Mohammed says he and 10 fellow fighters opened fire on the man from 200 meters.
MOHAMMED, REBEL FIGHTER: We tried to shoot him with different guns — Kalashnikov, 14.5 gun, but no one can hit him. And…
HOLMES: He’s out in the open. You’re putting all kinds of weapons at him, including anti-aircraft guns, and you’re not hitting him.
MOHAMMED: We didn’t hit him and he reached the car. He go in the car and go away.
HOLMES: An obviously unnerved Mohammed says he found these writings in another car next to the one the man escaped in.
This isn’t an area that I’ve been tracking in any detail, so I’d welcome further bibliographic suggestions – but two books I ran across recently might be of background interest, Peter Geschiere‘s The Modernity of Witchcraft: Politics and the Occult in Postcolonial Africa and Christopher Taylor‘s Sacrifice as Terror: the Rwandan Genocide of 1994
I’ve mentioned these before, but so might James R Price and Paul Jureidini‘s 1964 Witchcraft, Sorcery, Magic, and Other Psychological Phenomena and their Implications on Military and Paramilitary Operations in the Congo, and Roger D Hughes‘s 1984 Emergency in Kenya: Kikuyu and the Mau Mau Insurrection.

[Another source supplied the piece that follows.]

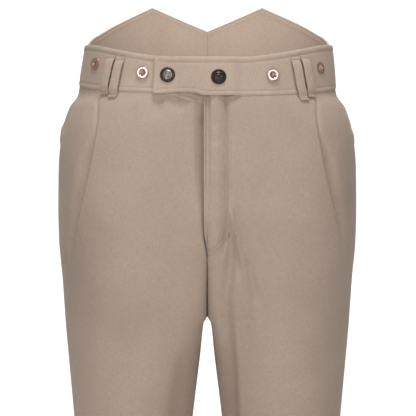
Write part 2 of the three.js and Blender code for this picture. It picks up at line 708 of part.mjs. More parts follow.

Magical bullet-proofing as a spiritual theme turns up all over the place. The Ghost Dance shirts of the Lakota were supposed to make their wearers impervious to attack, and similar mythic powers were attributed to Johnny and Luther Htoo [picture credit: BBC], the twins who led God’s Army in Myanmar…
It would be useful to have a cross-cultural study of magical weaponry and protection, no?
August 9th, 2011 at 9:52 pm
MEND members subscribe to this as well – with leaves and body paint providing the protection.
August 9th, 2011 at 10:36 pm
Excellent post.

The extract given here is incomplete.